The device relies on oxidizing the THC, which in turn builds an electric current that can give information about how much of the cannabinoid is present. The technology, which is being worked on by UCLA start-up ElectraTect, is built on the researcher’s 2020 finding of the THC molecule’s color-changing behavior after hydrogen molecules are removed. That dependency on loss of hydrogen makes the THC breathalyzer operate in a similar fashion to the devices used to detect alcohol blood percentages.

There’s been a lot of outrage over stoned drivers, but some studies put the true risks of stoned driving into doubt. In 2020, a Canadian investigation found little evidence to suggest that the presence of THC in an individual’s system impaired their decision-making ability in various simulated challenging driving situations.

“The biological tests are not useful for identifying people that represent a safety risk,” said study author Scott Macdonald to Global News at the time. “What we’re left with is behavioral symptoms. We’re still working on developing tests to assess whether an individual who consumes cannabis is a safety risk. It’s hard to do.”

A 2021 University of Colorado study similarly found that regular cannabis users drive as well as those who do not consume. The next year, the same educational institution found that weed consumers who smoke a lot were better at driving than those who just occasionally toke.

Other studies suggest that driving under the influence of marijuana is akin to operating a car with a blood alcohol limit of 0.02 to 0.05 — which is under the current legal threshold in the United States. That team of Australian researchers also found that opioids and benzos are much more likely to cause car accidents, and that people who had consumed cannabis only drove slightly worse than sober folk.

“The application of presence-based offenses to medicinal cannabis patients appears to derive from the historical status of cannabis as a prohibited drug with no legitimate medical application,” those investigators concluded in their 2021 paper.
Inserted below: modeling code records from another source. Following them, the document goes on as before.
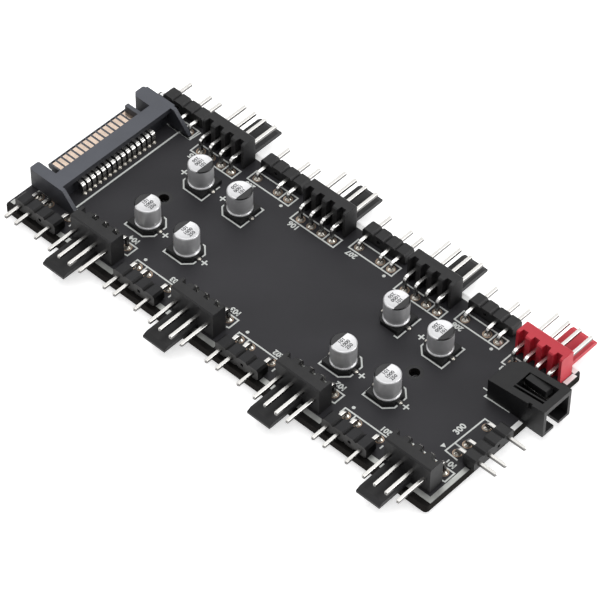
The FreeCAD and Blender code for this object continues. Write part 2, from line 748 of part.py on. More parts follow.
def cap_leads():
    """All capacitor leads: two flat strips in the groove under each base, joined in one group."""
    strips = []
    for index, (x, y, turn) in enumerate(cap_places()):
        for side in (-1, 1):
            strip = doc.addObject("Part::Box", f"Lead{index + 1}{'a' if side < 0 else 'b'}")
            strip.setExpression("Length", "Dim.cap_lead_reach - Dim.cap_lead_start")
            strip.setExpression("Width", "Dim.cap_lead_width")
            strip.setExpression("Height", "Dim.cap_lead_thick")
            start = "Dim.cap_lead_start" if side > 0 else "-Dim.cap_lead_reach"
            place(strip, f"{x} + {start}", f"{y} - Dim.cap_lead_width / 2", "0")
            strips.append(strip)
    group = doc.addObject("Part::Compound", "CapLeads")
    group.Links = strips
    return group


# Circuit board with every plated hole and the two plain tooling holes

def header_holes(body, name, centre, row, places, groups):
    sketch = new_sketch(body, name, "XY_Plane")
    for position in places:
        draw_octagon(sketch, f"{centre} + {plus_pitch(position)}", row, PIN_HOLE)
    cut = pocket(body, sketch, f"{name}Cut", "Dim.board_thick", reverse=True)
    pattern(body, cut, f"{name}Row", sketch, "H_Axis", LAST_GROUP, groups)


def circuit_board():
    body = new_body("Board")
    left = "-Dim.board_left"
    right = "Dim.board_right"
    front = "-Dim.board_front"
    back = "Dim.board_back"
    corner = "Dim.board_corner"
    plan = new_sketch(body, "BoardPlan", "XY_Plane")
    draw_loop(plan, [
        (f"{left} + {corner}", front),
        (f"{right} - {corner}", front, corner, 1),
        (right, f"{front} + {corner}"),
        (right, f"{back} - {corner}", corner, 1),
        (f"{right} - {corner}", back),
        (f"{left} + {corner}", back, corner, 1),
        (left, f"{back} - {corner}"),
        (left, f"{front} + {corner}", corner, 1),
    ])
    pad(body, plan, "BoardPad", "Dim.board_thick")

    header_holes(body, "FanFrontHoles", "0", "-Dim.fan_row", range(4), "Dim.groups")
    header_holes(body, "FanBackHoles", "Dim.back_shift", "Dim.fan_row", range(4), "Dim.groups")
    header_holes(body, "LightFrontHoles", "(-Dim.light_lead)", "-Dim.light_row", LIGHT_PINS, "Dim.groups")
    mirrored = [3 - position for position in LIGHT_PINS]
    header_holes(body, "LightBackHoles", "(Dim.back_shift - Dim.light_lead)", "Dim.light_row",
                 mirrored, "Dim.groups")

    single = new_sketch(body, "EndHoles", "XY_Plane")
    draw_circle(single, "0", "0", "Dim.tooling_bore")
    draw_circle(single, "Dim.tooling_spacing", "0", "Dim.tooling_bore")
    for position in LIGHT_PINS:
        draw_octagon(single, INPUT_ROW, f"Dim.input_centre + {plus_pitch(position)}", PIN_HOLE)
    for index in range(int(number("Dim.socket_pins"))):
        draw_octagon(single, SOCKET_ROW,
                     f"{SOCKET_CENTRE} + ({index} - (Dim.socket_pins - 1) / 2) * Dim.pin_pitch", PIN_HOLE)
    pocket(body, single, "EndHolesCut", "Dim.board_thick", reverse=True)

    tail = new_sketch(body, "ContactHole", "XY_Plane")
    first = "(Dim.contact_shift - (Dim.contacts - 1) / 2 * Dim.contact_pitch)"
    draw_octagon(tail, "-Dim.contact_row", first,
                 "sqrt(Dim.contact_width ^ 2 + Dim.contact_thick ^ 2) + 2 * Dim.hole_play")
    tail_cut = pocket(body, tail, "ContactHoleCut", "Dim.board_thick", reverse=True)
    pattern(body, tail_cut, "ContactHoles", tail, "V_Axis",
            "(Dim.contacts - 1) * Dim.contact_pitch", "Dim.contacts")
    return body


INPUT_ROW = "(Dim.board_right - Dim.input_row_inset)"
SOCKET_ROW = "(Dim.board_right + Dim.socket_mouth - Dim.socket_length + Dim.socket_tail_inset)"
SOCKET_CENTRE = "(Dim.socket_front + Dim.socket_width / 2)"

fan_housing = fan_housing_master()
fan_pins = pin_group_master("FanPins", "Dim.fan_pin_rise", "Dim.fan_pin_reach", range(4))
light_housing = light_housing_master()
light_pins = pin_group_master("LightPins", "Dim.light_tall / 2", "Dim.light_pin_reach", LIGHT_PINS)
cap_can = cap_can_master()
cap_base = cap_base_master()

own_part(circuit_board(), "circuit_board")
own_part(plug_housing(), "plug_housing", z=BOARD_TOP)
own_part(plug_contacts(), "plug_contacts", z=BOARD_TOP)
own_part(socket_housing(), "socket_housing", z=BOARD_TOP)
instance(socket_pins(), "socket_pins", SOCKET_ROW, SOCKET_CENTRE, BOARD_TOP, 90)

for index in range(int(number("Dim.groups"))):
    front_x = f"{index} * Dim.group_pitch"
    back_x = f"Dim.back_shift + {index} * Dim.group_pitch"
    for edge, x, sign, turn in (("front", front_x, "-", 0), ("back", back_x, "", 180)):
        label = f"{edge}_{index + 1}"
        instance(fan_housing, f"fan_header_{label}", x, f"{sign}Dim.fan_row", BOARD_TOP, turn)
        instance(fan_pins, f"fan_pins_{label}", x, f"{sign}Dim.fan_row", BOARD_TOP, turn)
        light_x = f"{x} - Dim.light_lead"
        instance(light_housing, f"light_header_{label}", light_x, f"{sign}Dim.light_row", BOARD_TOP, turn)
        instance(light_pins, f"light_pins_{label}", light_x, f"{sign}Dim.light_row", BOARD_TOP, turn)

instance(light_housing, "input_header", INPUT_ROW, "Dim.input_centre", BOARD_TOP, 90)
instance(light_pins, "input_pins", INPUT_ROW, "Dim.input_centre", BOARD_TOP, 90)

for index, (x, y, turn) in enumerate(cap_places()):
    instance(cap_can, f"capacitor_can_{index + 1}", x, y, BOARD_TOP, turn)
    instance(cap_base, f"capacitor_base_{index + 1}", x, y, BOARD_TOP, turn)
own_part(cap_leads(), "capacitor_leads", z=BOARD_TOP)

doc.recompute()

failed = [item.Name for item in doc.Objects if "Invalid" in item.State or "Error" in item.State]
if failed:
    raise RuntimeError(f"failed objects: {failed}")
for item in subparts:
    if item.Shape.isNull() or not item.Shape.isValid():
        raise RuntimeError(f"bad shape: {item.Label}")
for item in subparts:
    item.Shape.exportStep(f"parts/{item.Label}.step")
print(len(subparts), "sub-parts written")
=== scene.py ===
import math

import bmesh
import bpy
from mathutils import Matrix, Vector


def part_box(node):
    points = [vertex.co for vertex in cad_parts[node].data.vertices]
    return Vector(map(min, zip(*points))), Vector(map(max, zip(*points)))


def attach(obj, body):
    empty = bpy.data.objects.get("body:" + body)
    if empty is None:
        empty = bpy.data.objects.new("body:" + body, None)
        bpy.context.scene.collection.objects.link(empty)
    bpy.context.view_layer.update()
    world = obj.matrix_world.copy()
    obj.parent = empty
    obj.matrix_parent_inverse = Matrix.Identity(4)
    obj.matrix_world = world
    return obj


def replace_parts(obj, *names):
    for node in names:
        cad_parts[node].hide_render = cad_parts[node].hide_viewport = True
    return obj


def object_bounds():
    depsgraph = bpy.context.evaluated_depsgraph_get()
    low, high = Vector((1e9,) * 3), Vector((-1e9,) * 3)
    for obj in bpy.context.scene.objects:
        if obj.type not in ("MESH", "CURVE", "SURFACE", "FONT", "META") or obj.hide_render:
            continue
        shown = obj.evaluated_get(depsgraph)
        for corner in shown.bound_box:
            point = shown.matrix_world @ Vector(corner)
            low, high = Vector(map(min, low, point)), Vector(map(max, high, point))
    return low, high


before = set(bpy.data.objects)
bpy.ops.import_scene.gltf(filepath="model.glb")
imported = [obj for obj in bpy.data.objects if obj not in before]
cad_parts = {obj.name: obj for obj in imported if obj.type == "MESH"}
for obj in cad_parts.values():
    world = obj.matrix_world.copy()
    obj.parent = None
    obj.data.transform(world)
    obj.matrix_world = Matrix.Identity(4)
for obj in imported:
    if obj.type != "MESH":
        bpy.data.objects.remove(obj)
cad_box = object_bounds()

MM = 0.001
LIFT = 0.012  # printed and plated layers lie this far above what they are on, in mm
APART = 0.002  # surfaces that would otherwise share a plane lie this far apart, in mm
GROUPS = 4  # header groups along each long edge
CAPACITORS = 8


# Places read from the frame, in millimetres

def corners(node):
    low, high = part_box(node)
    return low / MM, high / MM


def centre(node):
    low, high = corners(node)
    return (low.x + high.x) / 2, (low.y + high.y) / 2


BOARD_LOW, BOARD_HIGH = corners("circuit_board")
TOP = BOARD_HIGH.z
PIN_PITCH = 2.54
PIN_SIDE = 0.64


# Node materials. Their coordinates are the object's own in metres, so a noise scale counts per metre.

def new_material(name):
    material = bpy.data.materials.new(name)
    material.use_nodes = True
    nodes = material.node_tree.nodes
    nodes.clear()
    output = nodes.new("ShaderNodeOutputMaterial")
    shader = nodes.new("ShaderNodeBsdfPrincipled")
    material.node_tree.links.new(shader.outputs["BSDF"], output.inputs["Surface"])
    return material, nodes, material.node_tree.links, shader


def noise(nodes, links, scale, detail, place):
    texture = nodes.new("ShaderNodeTexNoise")
    texture.inputs["Scale"].default_value = scale
    texture.inputs["Detail"].default_value = detail
    links.new(place, texture.inputs["Vector"])
    return texture.outputs["Fac"]


def ramp(nodes, links, value, stops):
    """Turn a value into colours: stops are (position, colour)."""
    node = nodes.new("ShaderNodeValToRGB")
    links.new(value, node.inputs["Fac"])
    elements = node.color_ramp.elements
    while len(elements) < len(stops):
        elements.new(0.5)
    for element, (position, colour) in zip(elements, stops):
        element.position = position
        element.color = (*colour, 1)
    return node.outputs["Color"]


def spread(nodes, links, value, low, high):
    """Stretch a value from 0 to 1 over a range of its own."""
    node = nodes.new("ShaderNodeMapRange")
    links.new(value, node.inputs["Value"])
    node.inputs["To Min"].default_value = low
    node.inputs["To Max"].default_value = high
    return node.outputs["Result"]


def blend_colours(nodes, links, factor, first, second):
    """The first colour or value where the factor is 0 and the second where it is 1."""
    mix = nodes.new("ShaderNodeMix")
    mix.data_type = "RGBA"
    links.new(factor, mix.inputs["Factor"])
    links.new(first, mix.inputs["A"])
    links.new(second, mix.inputs["B"])
    return mix.outputs["Result"]


def bump(nodes, links, shader, value, strength, distance, edge=0.0):
    """Fine relief, on normals that are rounded over the edges where an edge radius is given."""
    node = nodes.new("ShaderNodeBump")
    node.inputs["Strength"].default_value = strength
    node.inputs["Distance"].default_value = distance * MM
    links.new(value, node.inputs["Height"])
    if edge:
        bevel = nodes.new("ShaderNodeBevel")
        bevel.samples = 4
        bevel.inputs["Radius"].default_value = edge * MM
        links.new(bevel.outputs["Normal"], node.inputs["Normal"])
    links.new(node.outputs["Normal"], shader.inputs["Normal"])


def shade(colour, factor):
    return tuple(min(1, part * factor) for part in colour)


def tones(nodes, links, value, colour, contrast):
    """A colour that wanders between a darker and a lighter shade of itself."""
    stops = [(0.3, shade(colour, 1 - contrast)), (0.7, shade(colour, 1 + contrast))]
    return ramp(nodes, links, value, stops)


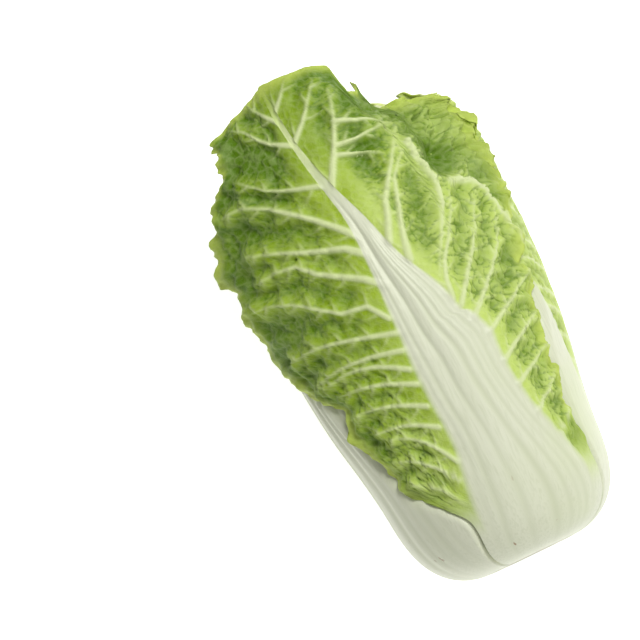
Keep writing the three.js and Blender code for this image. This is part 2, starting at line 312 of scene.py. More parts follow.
# Its strongest veins, and the crest of the fold on its right
FRONT_BOLD_VEINS = [
    [(194, -9), (212, -20), (232, -35), (245, -48), (247, -58)],
    [(186, -11), (193, -16), (201, -29), (212, -44), (220, -56)],
    [(165, -9), (175, -17), (188, -31), (201, -41), (203, -58)],
    [(228, -11.5), (245, -5), (262, 0.5), (281, 4)],
    [(186, -1), (198, 2.5), (210, 5.5), (231, 15.5), (248, 23.5)],
    [(172, 3), (186, 5), (203, 8.5), (222, 13.5), (235, 24)],
    [(235, 24), (228, 25), (216, 26), (204, 27), (191, 24), (174, 17), (157, 11)],
    [(206, 34), (204, 42), (199, 48), (180, 51), (148, 57)],
]
# Deep pockets between them: how far along, how far round, half length, half width and depth
FRONT_POCKETS = [
    (240, -35, 6, 8, 0.6),
    (248, -8, 12, 3.5, 0.8),
    (224, 36, 9, 7, 1.3),
    (241, 4, 10, 7, 0.8),
    (192, 6.8, 16, 1.5, 0.8),
    (270, -24, 9, 7, 0.5),
]


def past_foot(y):
    """0 at the thick feet of the leaves, and 1 where they are thin."""
    return smooth(62, 100, y)


def crinkled_band(y, degrees):
    """1 on the pale crinkled band to the right of the front leaf's fold."""
    return smooth(205, 232, y) * smooth(26, 40, degrees)


def front_bulge(y, degrees, r):
    """How far the front leaf stands off the head: it spreads at its sides and folds over at its tip."""
    spread = 12 * smooth(120, 215, y) * mix(1, 0.5, smooth(235, 320, y))
    left = spread * smooth(-22, -76, degrees)
    right = 3 * smooth(120, 180, y) * smooth(30, 80, degrees)
    own = mix(FRONT_TIP_RADIUS(y), FRONT_FOLD_RADIUS(y), smooth(0, 38, degrees))
    channel = np.exp(-(((y - 212) / 24) ** 2) - ((degrees - 18) / 7) ** 2)
    arch = np.exp(-(((y - 212) / 34) ** 2) - ((degrees - 18) / 15) ** 2)
    return left + right + (own - r) * smooth(205, 225, y) + 3 * arch - 5.5 * channel


def front_pale(y, degrees):
    """How pale the front leaf's blade is: on its right side, and beside the rib's foot."""
    right = (0.85 + 0.15 * crinkled_band(y, degrees)) * smooth(-12, 4, degrees)
    green_tip = 0.8 * smooth(205, 240, y) * smooth(22, 12, degrees)
    return np.maximum(right * (1 - green_tip), 0.5 * smooth(125, 60, y))


def wrapper_reach(y, half, foot_half=48):
    """How many degrees a leaf reaches on either side of its rib."""
    return mix(foot_half, half, smooth(95, 190, y))


UNDER = {"centre": 188, "twist": 6, "half": 82}
# Half the width, in degrees, of the strip where a leaf rises beside its neighbour's edge
RISE = 6.5
FOOT_RISE = 4.2


def under_edge(y, side):
    return UNDER["centre"] + UNDER["twist"] * smooth(60, 280, y) + side * wrapper_reach(y, UNDER["half"])


def rise_beside(edge, outward, y, degrees):
    """0 under a neighbour's edge and 1 clear of it. At the foot of the head the strip is narrower."""
    foot = smooth(78, 42, y)
    past = (degrees - edge) * outward
    return smooth(mix(-RISE, -FOOT_RISE, foot), mix(RISE, FOOT_RISE, foot), past)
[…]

But leaving aside the amount of peril that stoners pose to roadways, the UCLA team’s discoveries also include tantalizing hints at a new source of electrical power. Their work in THC-powered fuel cells suggest that the oxidization of THC into THCQ could create an electric current, which gets stronger when the THC concentration is raised.

Given the amount of power that cannabis grow rooms currently consume, the idea of weed being used to create power is surely one that merits a follow-up. The real question there is if the benefits outweigh the inputs.